Joining the chorus of condemnation is the National Union of Journalists Peninsular Malaysia (NUJ), which said the arrests do not bode well for Putrajaya’s guarantee of press freedom.

“This action does not augur well for the government’s promise to allow the Malaysian media to operate freely and without fear of their reporters being detained under questionable reasoning,” said NUJ secretary-general Schave Jerome De Razario.

“The union believes the police, by  invoking the Sedition Act to investigate journalists, are regarded as a means to intimidate and interfere with press freedom,” he added.

Cops shooting themselves in the foot

Journalist group The Institute of Journalists Malaysia (IoJ) said the arrests backfire on law enforcement agencies and "erodes their perceived legitimacy".

"The disproportionate enforcement action was a sorely missed opportunity to encourage a much-needed civil and informed conversation on the responsibility and role of the press as a public institution, especially in light of the recent divisiveness in the country.

"We reiterate our call for the Sedition Act to be repealed and we urge the authorities to refrain from taking unnecessarily heavy-handed action against the press," it said in statement this afternoon.

Lawyers for Liberty executive director Eric Paulsen (left) , too believes that the arrests are "high-handed".

"This massive show of force to detain TMI’s most senior editors and The Edge group CEO, confiscating their equipment and applying for their remand seems clear enough - to send a strong and chilling message to the media to toe the line.

 

"It is clear that the arrests and remand application were not necessary as any investigation could have been done with their cooperation and seem intended as a form of pre-trial punishment,” he said.

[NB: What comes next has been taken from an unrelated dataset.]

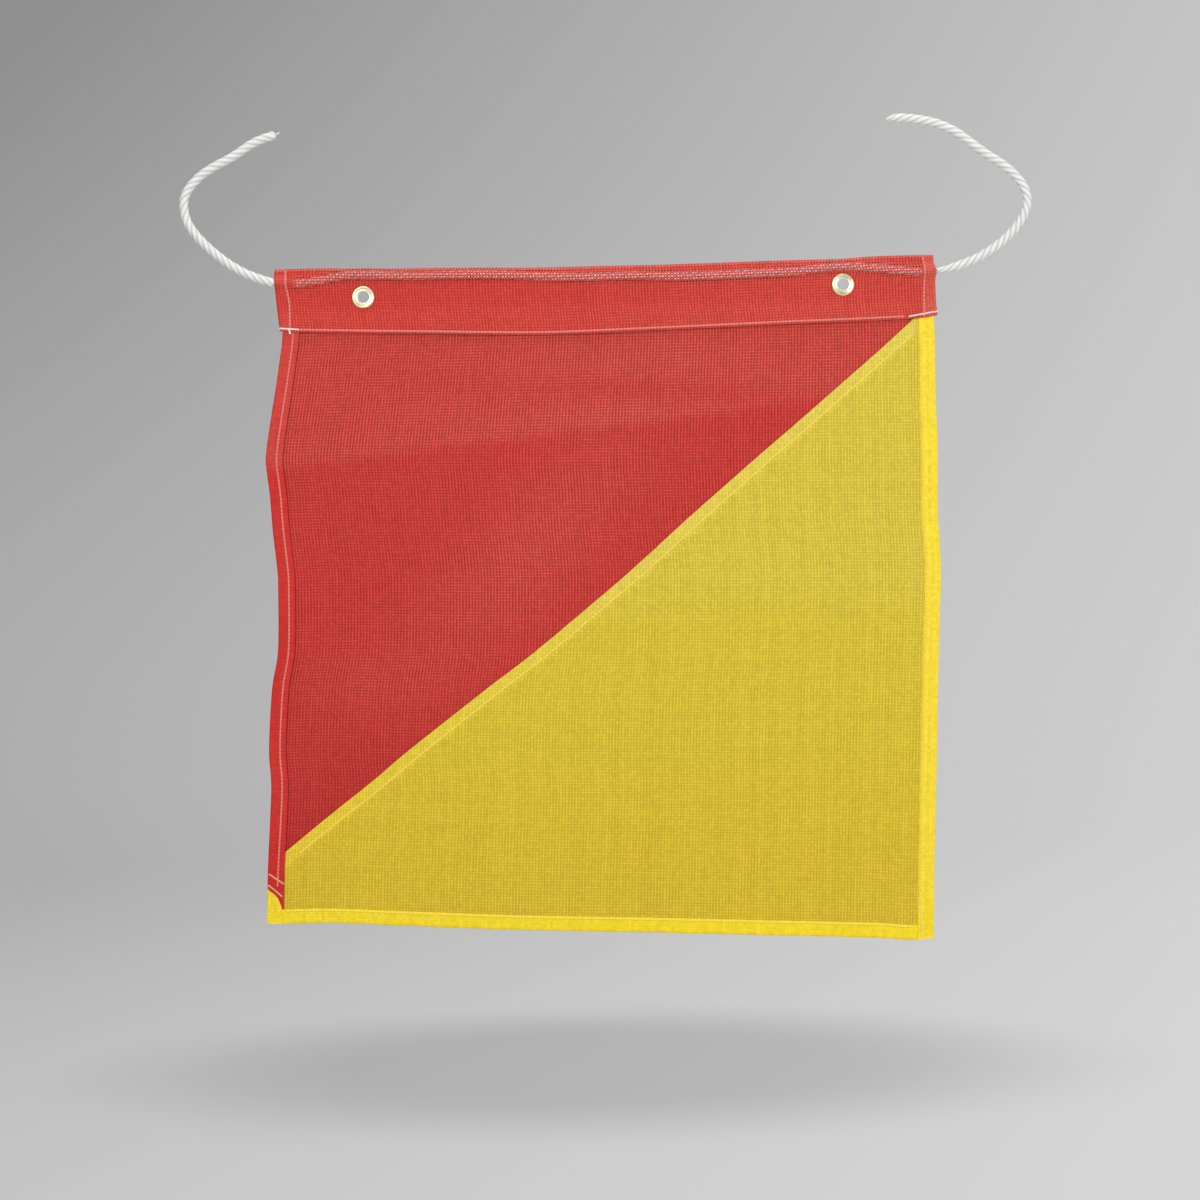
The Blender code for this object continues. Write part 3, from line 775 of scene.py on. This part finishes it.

Meanwhile, PKR communications director Fahmi Fadzil branded the arrests an "attack on media freedom".

"After a series of arrests against more than 150 activists, politicians, MPs, state assemblypersons and academics, the arrest of media practitioners continue to erode the rakyat’s trust towards the ‘transformation’ and ‘moderation’ trumpeted by Prime Minister Najib Abdul Razak," he said in a statement today.